_STATED TASK:_ Reproduce all records verbatim.

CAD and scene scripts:
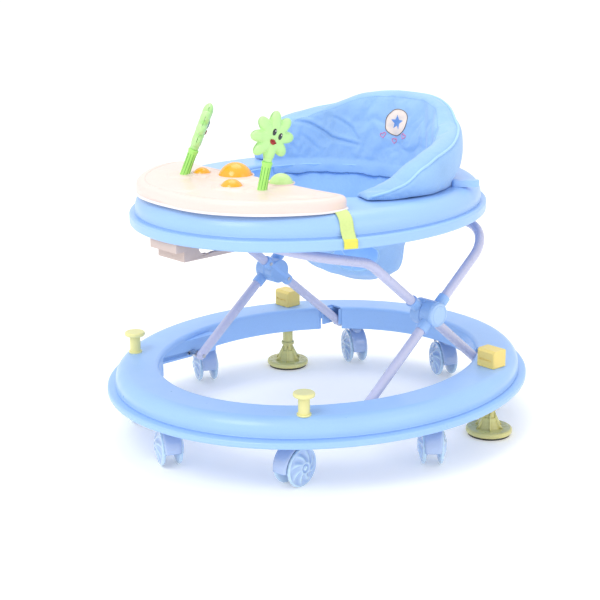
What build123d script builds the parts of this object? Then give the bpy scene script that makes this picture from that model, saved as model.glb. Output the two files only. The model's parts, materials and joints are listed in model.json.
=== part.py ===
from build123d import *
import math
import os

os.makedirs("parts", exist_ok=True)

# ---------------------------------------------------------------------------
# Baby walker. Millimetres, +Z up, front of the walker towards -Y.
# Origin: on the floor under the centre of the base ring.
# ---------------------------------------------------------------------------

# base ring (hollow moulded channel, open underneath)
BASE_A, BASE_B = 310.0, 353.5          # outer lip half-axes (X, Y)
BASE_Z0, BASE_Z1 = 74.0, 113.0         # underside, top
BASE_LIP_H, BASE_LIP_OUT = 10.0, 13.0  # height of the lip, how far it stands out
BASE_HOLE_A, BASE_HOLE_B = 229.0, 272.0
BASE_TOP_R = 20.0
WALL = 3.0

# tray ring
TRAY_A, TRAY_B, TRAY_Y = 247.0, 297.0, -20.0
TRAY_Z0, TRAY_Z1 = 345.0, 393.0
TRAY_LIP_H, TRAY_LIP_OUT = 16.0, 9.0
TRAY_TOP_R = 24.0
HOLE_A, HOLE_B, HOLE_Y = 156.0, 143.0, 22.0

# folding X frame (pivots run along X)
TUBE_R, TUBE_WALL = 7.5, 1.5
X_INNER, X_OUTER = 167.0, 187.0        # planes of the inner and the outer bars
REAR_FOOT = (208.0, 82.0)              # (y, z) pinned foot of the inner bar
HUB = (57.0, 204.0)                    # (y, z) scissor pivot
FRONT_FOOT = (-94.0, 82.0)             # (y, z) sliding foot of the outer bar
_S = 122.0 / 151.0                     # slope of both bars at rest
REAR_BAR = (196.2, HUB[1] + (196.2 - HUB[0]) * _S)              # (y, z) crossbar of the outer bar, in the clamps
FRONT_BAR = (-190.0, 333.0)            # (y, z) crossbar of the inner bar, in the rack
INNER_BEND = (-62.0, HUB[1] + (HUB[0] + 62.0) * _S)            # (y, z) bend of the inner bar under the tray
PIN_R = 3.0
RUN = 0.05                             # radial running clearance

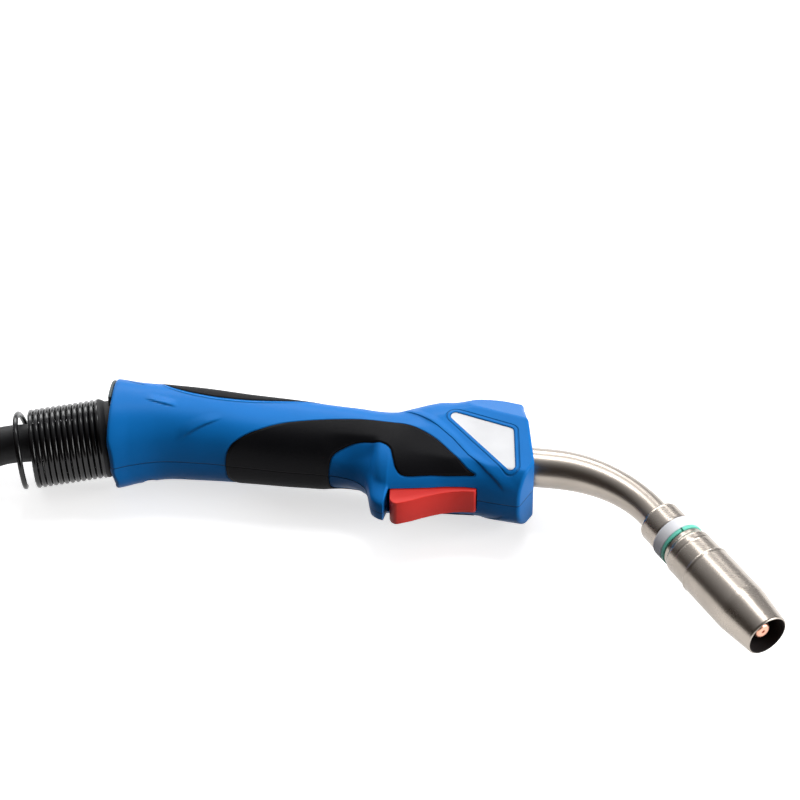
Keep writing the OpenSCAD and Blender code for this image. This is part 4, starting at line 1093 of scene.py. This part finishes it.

_EXERCISE ANSWER:_
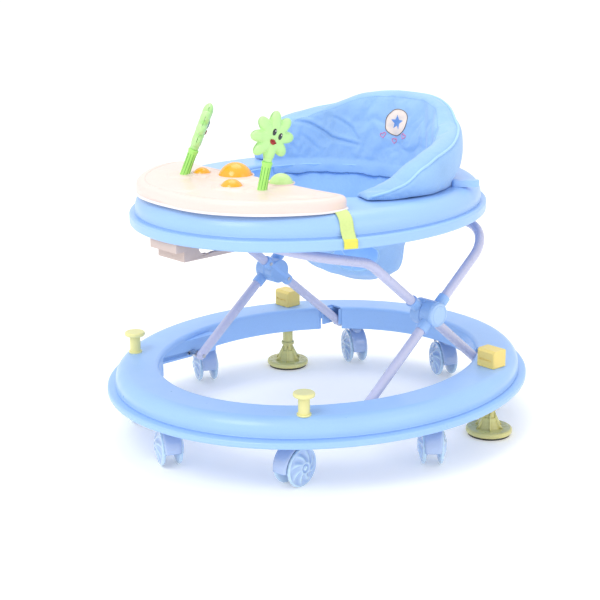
What build123d script builds the parts of this object? Then give the bpy scene script that makes this picture from that model, saved as model.glb. Output the two files only. The model's parts, materials and joints are listed in model.json.
=== part.py ===
from build123d import *
import math
import os

os.makedirs("parts", exist_ok=True)

# ---------------------------------------------------------------------------
# Baby walker. Millimetres, +Z up, front of the walker towards -Y.
# Origin: on the floor under the centre of the base ring.
# ---------------------------------------------------------------------------

# base ring (hollow moulded channel, open underneath)
BASE_A, BASE_B = 310.0, 353.5          # outer lip half-axes (X, Y)
BASE_Z0, BASE_Z1 = 74.0, 113.0         # underside, top
BASE_LIP_H, BASE_LIP_OUT = 10.0, 13.0  # height of the lip, how far it stands out
BASE_HOLE_A, BASE_HOLE_B = 229.0, 272.0
BASE_TOP_R = 20.0
WALL = 3.0

# tray ring
TRAY_A, TRAY_B, TRAY_Y = 247.0, 297.0, -20.0
TRAY_Z0, TRAY_Z1 = 345.0, 393.0
TRAY_LIP_H, TRAY_LIP_OUT = 16.0, 9.0
TRAY_TOP_R = 24.0
HOLE_A, HOLE_B, HOLE_Y = 156.0, 143.0, 22.0

# folding X frame (pivots run along X)
TUBE_R, TUBE_WALL = 7.5, 1.5
X_INNER, X_OUTER = 167.0, 187.0        # planes of the inner and the outer bars
REAR_FOOT = (208.0, 82.0)              # (y, z) pinned foot of the inner bar
HUB = (57.0, 204.0)                    # (y, z) scissor pivot
FRONT_FOOT = (-94.0, 82.0)             # (y, z) sliding foot of the outer bar
_S = 122.0 / 151.0                     # slope of both bars at rest
REAR_BAR = (196.2, HUB[1] + (196.2 - HUB[0]) * _S)              # (y, z) crossbar of the outer bar, in the clamps
FRONT_BAR = (-190.0, 333.0)            # (y, z) crossbar of the inner bar, in the rack
INNER_BEND = (-62.0, HUB[1] + (HUB[0] + 62.0) * _S)            # (y, z) bend of the inner bar under the tray
PIN_R = 3.0
RUN = 0.05                             # radial running clearance

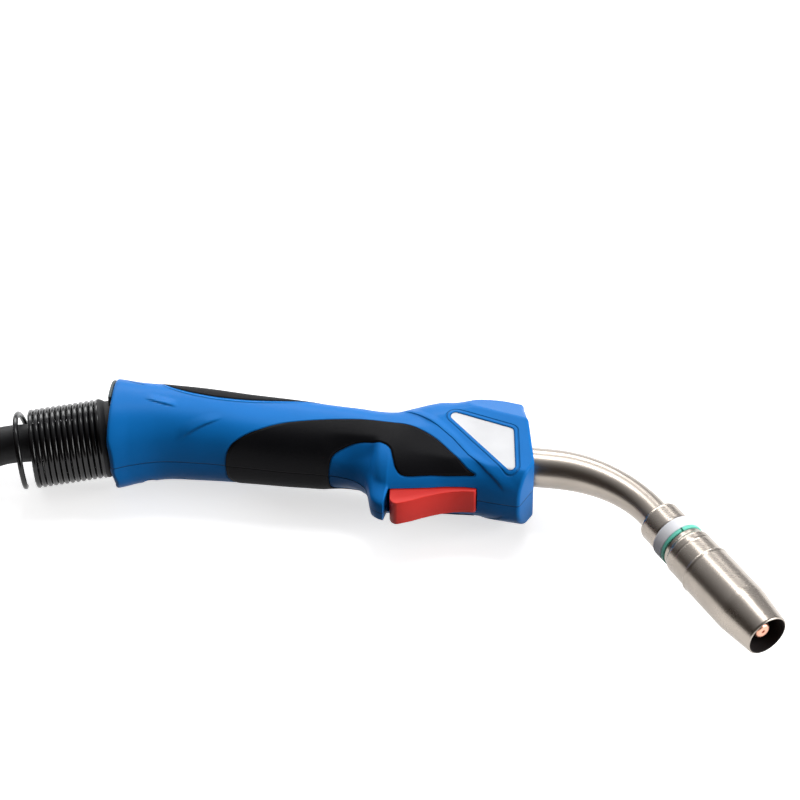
Keep writing the OpenSCAD and Blender code for this image. This is part 4, starting at line 1093 of scene.py. This part finishes it.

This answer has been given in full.